++++ INFORMATION SHOWN ++++
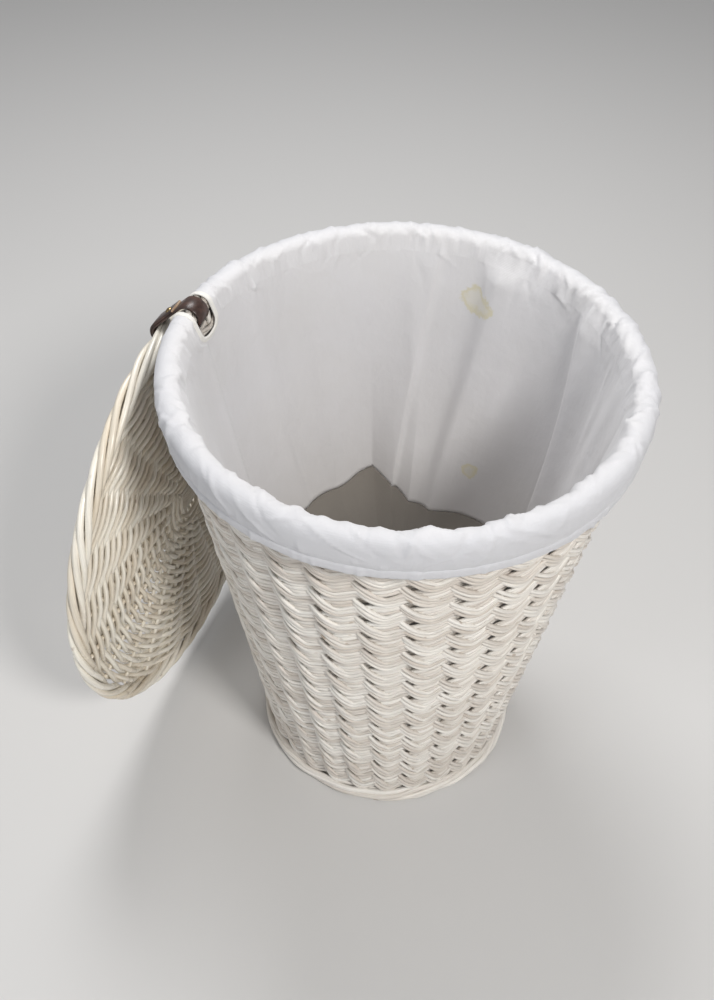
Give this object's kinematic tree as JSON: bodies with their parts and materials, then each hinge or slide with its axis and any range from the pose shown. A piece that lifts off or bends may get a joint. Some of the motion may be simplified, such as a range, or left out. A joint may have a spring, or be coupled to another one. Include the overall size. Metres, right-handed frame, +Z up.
{
  "type": "wicker laundry basket",
  "caption": "Tall round tapered wicker laundry basket with a loose cotton liner folded over the rim and a round woven lid hanging open on a leather strap.",
  "frame": {"origin": "on the floor, under the middle of the plan outline of the basket and its hanging lid", "axes": "+Z up; the basket's own axis is vertical at x +47.5 mm, y -42.4 mm; the lid hangs on the side towards -X and +Y"},
  "size_m": [0.545, 0.5348, 0.5413],
  "materials": {
    "wicker": "bleached peeled willow rods, satin",
    "lid_wicker": "fine peeled willow, slightly warmer and glossier than the side",
    "cotton": "thin cool white cotton, plain weave",
    "leather": "dark brown, smooth, slightly shiny",
    "rivet": "aged dark brass"
  },
  "bodies": {
    "basket": {"foot_border": "wicker", "base_weave": "wicker", "base_stick_01": "wicker", "base_stick_02": "wicker", "base_stick_03": "wicker", "base_stick_04": "wicker", "base_stick_05": "wicker", "base_stick_06": "wicker", "side_stake_01": "wicker", "side_stake_02": "wicker", "side_stake_03": "wicker", "side_stake_04": "wicker", "side_stake_05": "wicker", "side_stake_06": "wicker", "side_stake_07": "wicker", "side_stake_08": "wicker", "side_stake_09": "wicker", "side_stake_10": "wicker", "side_stake_11": "wicker", "side_stake_12": "wicker", "side_stake_13": "wicker", "side_stake_14": "wicker", "side_stake_15": "wicker", "side_stake_16": "wicker", "side_stake_17": "wicker", "side_stake_18": "wicker", "side_stake_19": "wicker", "side_stake_20": "wicker", "side_stake_21": "wicker", "side_stake_22": "wicker", "side_stake_23": "wicker", "side_stake_24": "wicker", "side_stake_25": "wicker", "side_stake_26": "wicker", "side_stake_27": "wicker", "side_stake_28": "wicker", "side_stake_29": "wicker", "side_stake_30": "wicker", "side_weave": "wicker", "rim_border": "wicker", "liner_side": "cotton", "liner_base": "cotton", "liner_hem_casing": "cotton", "liner_slit_binding": "cotton"},
    "strap": {"hinge_strap": "leather", "strap_rivet": "rivet"},
    "lid": {"lid_weave": "lid_wicker", "lid_stick_01": "lid_wicker", "lid_stick_02": "lid_wicker", "lid_stick_03": "lid_wicker", "lid_stick_04": "lid_wicker", "lid_stick_05": "lid_wicker", "lid_stick_06": "lid_wicker", "lid_stick_07": "lid_wicker", "lid_stick_08": "lid_wicker", "lid_stick_09": "lid_wicker", "lid_stick_10": "lid_wicker", "lid_stick_11": "lid_wicker", "lid_stick_12": "lid_wicker", "lid_border": "lid_wicker"}
  },
  "joints": [
    {"name": "strap_swing", "type": "hinge", "parent": "basket", "child": "strap", "pos_m": [-0.15354, 0.02878, 0.5283], "axis": [0.3338, 0.9426, 0], "range_deg": [0, 79.05]},
    {"name": "lid_swing", "type": "hinge", "parent": "strap", "child": "lid", "pos_m": [-0.18021, 0.03822, 0.50002], "axis": [0.3338, 0.9426, 0], "range_deg": [0, 189.45]}
  ]
}
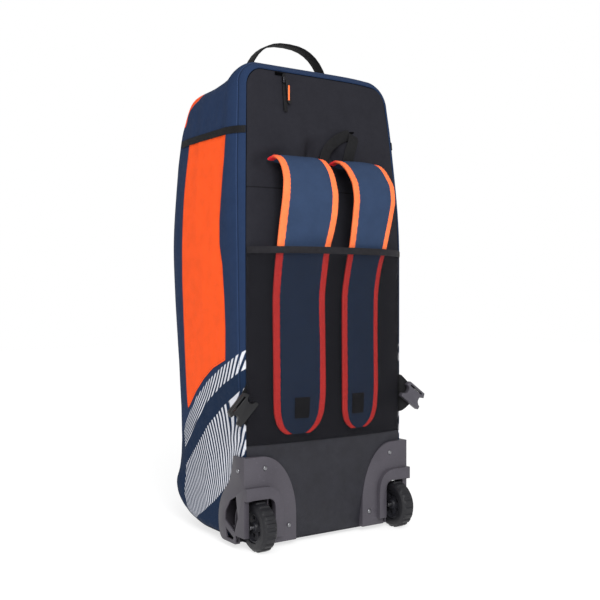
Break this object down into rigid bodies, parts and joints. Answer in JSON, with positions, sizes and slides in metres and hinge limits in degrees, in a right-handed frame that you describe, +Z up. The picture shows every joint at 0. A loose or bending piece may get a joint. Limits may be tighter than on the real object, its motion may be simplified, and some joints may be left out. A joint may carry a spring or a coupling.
{
  "type": "wheeled cricket kit bag",
  "caption": "Stand-up wheeled duffle for cricket kit, with padded backpack straps stowed in a mesh pocket, moulded wheel housings and a webbing top handle.",
  "frame": {"origin": "on the floor under the middle of the bag's box", "axes": "+Z up, strap face towards -Y, plain front towards +Y, X across the bag"},
  "size_m": [0.4612, 0.4472, 1.0132],
  "materials": {
    "navy_cloth": "navy woven polyester, matt with a slight sheen",
    "coated_cloth": "dark grey coated ballistic cloth, semi-matt",
    "black_cloth": "black woven polyester, matt",
    "mesh_cloth": "fine black see-through mesh",
    "orange_cloth": "bright orange printed polyester",
    "orange_binding": "bright orange woven binding tape",
    "webbing": "black polypropylene webbing, ribbed",
    "moulded_grey": "dark grey moulded plastic with a fine grain",
    "buckle_plastic": "dark grey acetal, smooth satin",
    "hub_plastic": "black moulded wheel hub, satin",
    "tyre_rubber": "dark grey lugged rubber",
    "steel": "plated steel, satin"
  },
  "bodies": {
    "root": {"side_panel_left": "navy_cloth", "side_panel_right": "navy_cloth", "top_gusset": "navy_cloth", "base_panel": "navy_cloth", "front_panel": "navy_cloth", "kick_plate": "coated_cloth", "back_panel": "black_cloth", "side_band_left": "webbing", "side_band_right": "webbing", "side_flash_left": "orange_cloth", "side_flash_right": "orange_cloth", "front_trim": "orange_cloth", "stow_pocket": "mesh_cloth", "pocket_band": "webbing", "strap_left": "navy_cloth", "strap_left_binding_a": "orange_binding", "strap_left_binding_b": "orange_binding", "strap_right": "navy_cloth", "strap_right_binding_a": "orange_binding", "strap_right_binding_b": "orange_binding", "strap_tab_left": "webbing", "strap_tab_right": "webbing", "haul_webbing_left": "webbing", "haul_webbing_right": "webbing", "zip_tape": "webbing", "zip_slider": "steel", "zip_puller": "orange_binding", "top_handle": "webbing", "buckle_tab_left": "webbing", "buckle_tab_right": "webbing", "buckle_left": "buckle_plastic", "buckle_right": "buckle_plastic", "wheel_housing_left": "moulded_grey", "wheel_housing_right": "moulded_grey", "rivet_top_left": "steel", "rivet_top_right": "steel", "rivet_low_left": "steel", "rivet_low_right": "steel", "rivet_side_left": "steel", "rivet_side_right": "steel", "axle_left": "steel", "axle_right": "steel", "foot_left": "moulded_grey", "foot_right": "moulded_grey"},
    "wheel_left": {"tyre_left": "tyre_rubber", "hub_left": "hub_plastic"},
    "wheel_right": {"tyre_right": "tyre_rubber", "hub_right": "hub_plastic"}
  },
  "joints": [
    {"name": "wheel_left_spin", "type": "hinge", "parent": "root", "child": "wheel_left", "pos_m": [-0.16759, -0.14962, 0.047], "axis": [1, 0, 0], "continuous": true},
    {"name": "wheel_right_spin", "type": "hinge", "parent": "root", "child": "wheel_right", "pos_m": [0.16441, -0.14962, 0.047], "axis": [1, 0, 0], "continuous": true}
  ]
}
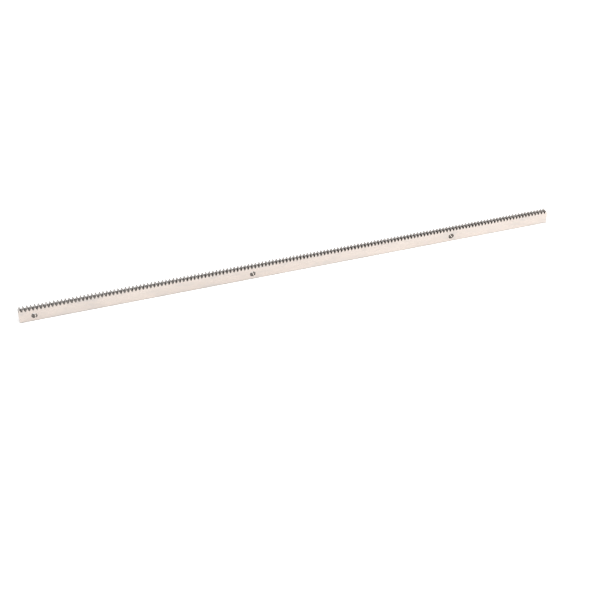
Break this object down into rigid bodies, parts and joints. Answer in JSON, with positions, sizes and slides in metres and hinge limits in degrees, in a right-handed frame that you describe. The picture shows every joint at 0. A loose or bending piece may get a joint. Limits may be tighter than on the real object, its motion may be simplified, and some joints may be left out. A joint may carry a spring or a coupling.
{
  "type": "gear rack",
  "caption": "Slim steel gear rack: a straight bar with spur teeth along its top edge and plain screw holes through its side face.",
  "frame": {"origin": "middle of the narrow back edge that the bar stands on", "axes": "+X along the bar, from the end with a hole close to it; +Y across the face width; +Z from the back edge up to the tooth tips. The pitch line runs along X at Z = 14.61 mm."},
  "size_m": [0.6104, 0.0076, 0.0159],
  "materials": {
    "steel": "drawn bright steel, with milled teeth"
  },
  "bodies": {
    "root": {"gear_rack": "steel"}
  },
  "joints": []
}
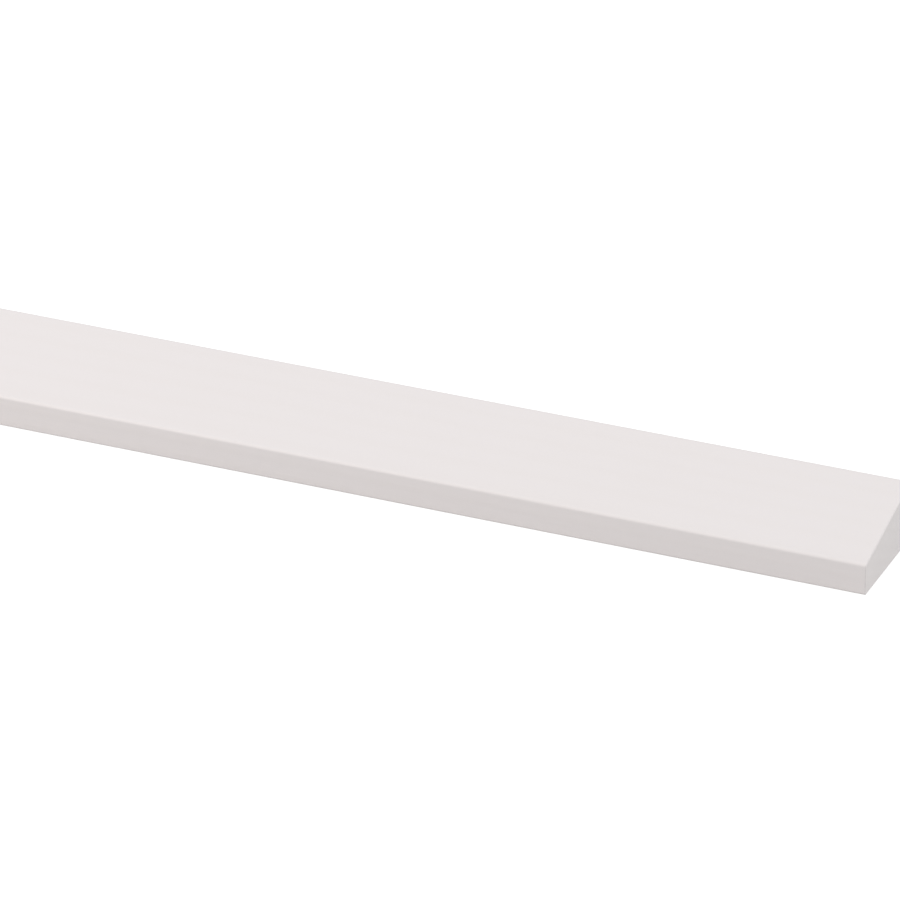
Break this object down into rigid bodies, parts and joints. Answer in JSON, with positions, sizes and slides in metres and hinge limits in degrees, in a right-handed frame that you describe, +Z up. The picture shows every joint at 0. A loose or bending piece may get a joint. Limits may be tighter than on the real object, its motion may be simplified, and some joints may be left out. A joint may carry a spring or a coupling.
{
  "type": "glazing bead",
  "caption": "Straight wedge-section bead that holds a pane in a window or door rebate: flat underside, tall back against the glass, sloping face and low nose.",
  "frame": {"origin": "middle of the underside, halfway along the bead and halfway across its width", "axes": "+X along the bead, +Y out of the tall back towards the glass, +Z up out of the underside that lies on the rebate"},
  "size_m": [0.18, 0.022, 0.0112],
  "materials": {
    "white_primer": "white factory primer, smooth with a low sheen, on every side and both ends"
  },
  "bodies": {
    "root": {"glazing_bead": "white_primer"}
  },
  "joints": []
}
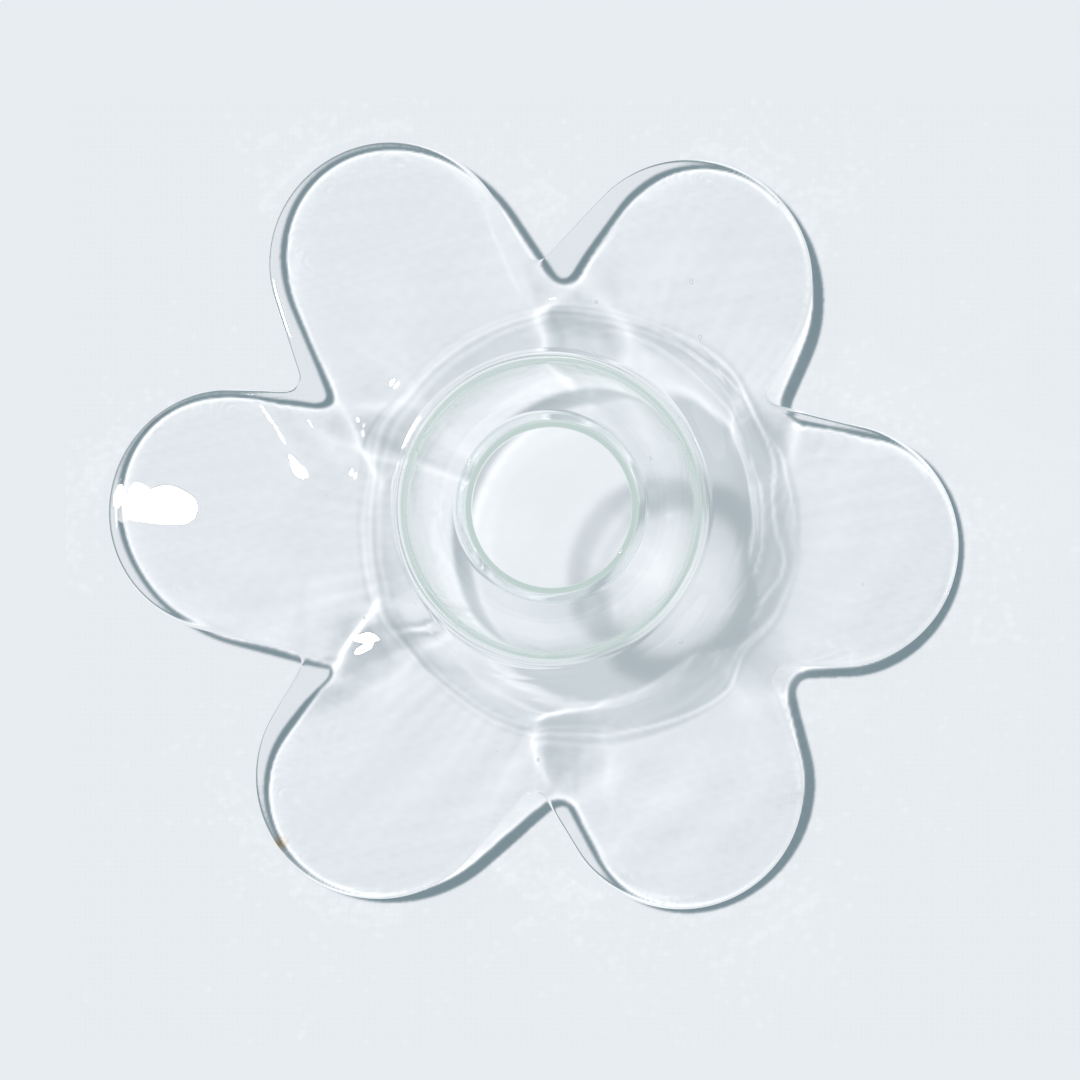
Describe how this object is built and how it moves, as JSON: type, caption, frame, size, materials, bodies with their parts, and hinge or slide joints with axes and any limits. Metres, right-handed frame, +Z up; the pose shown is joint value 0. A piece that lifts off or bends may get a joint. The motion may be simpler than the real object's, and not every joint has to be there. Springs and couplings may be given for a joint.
{
  "type": "flower frog",
  "caption": "Clear glass flower frog: drooping petals spread from a thick shoulder, under an open domed neck that holds stems upright.",
  "frame": {"origin": "middle of the bounding box at the table, on the plane that the petal tips rest on", "axes": "+Z up along the neck, +X towards petal_1"},
  "size_m": [0.2008, 0.1812, 0.0502],
  "materials": {
    "clear_glass": "clear, faintly green, fire-polished"
  },
  "bodies": {
    "root": {"petal_1": "clear_glass", "petal_2": "clear_glass", "petal_3": "clear_glass", "petal_4": "clear_glass", "petal_5": "clear_glass", "petal_6": "clear_glass", "shoulder": "clear_glass", "neck": "clear_glass", "lip": "clear_glass"}
  },
  "joints": []
}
++++
**EXERCISE OBJECTIVE:**
Exact repetition is required for the lines from the one that contains "Describe how this" through the final line; leave out everything else.

**ANSWER TO THE EXERCISE:**
Describe how this object is built and how it moves, as JSON: type, caption, frame, size, materials, bodies with their parts, and hinge or slide joints with axes and any limits. Metres, right-handed frame, +Z up; the pose shown is joint value 0. A piece that lifts off or bends may get a joint. The motion may be simpler than the real object's, and not every joint has to be there. Springs and couplings may be given for a joint.
{
  "type": "flower frog",
  "caption": "Clear glass flower frog: drooping petals spread from a thick shoulder, under an open domed neck that holds stems upright.",
  "frame": {"origin": "middle of the bounding box at the table, on the plane that the petal tips rest on", "axes": "+Z up along the neck, +X towards petal_1"},
  "size_m": [0.2008, 0.1812, 0.0502],
  "materials": {
    "clear_glass": "clear, faintly green, fire-polished"
  },
  "bodies": {
    "root": {"petal_1": "clear_glass", "petal_2": "clear_glass", "petal_3": "clear_glass", "petal_4": "clear_glass", "petal_5": "clear_glass", "petal_6": "clear_glass", "shoulder": "clear_glass", "neck": "clear_glass", "lip": "clear_glass"}
  },
  "joints": []
}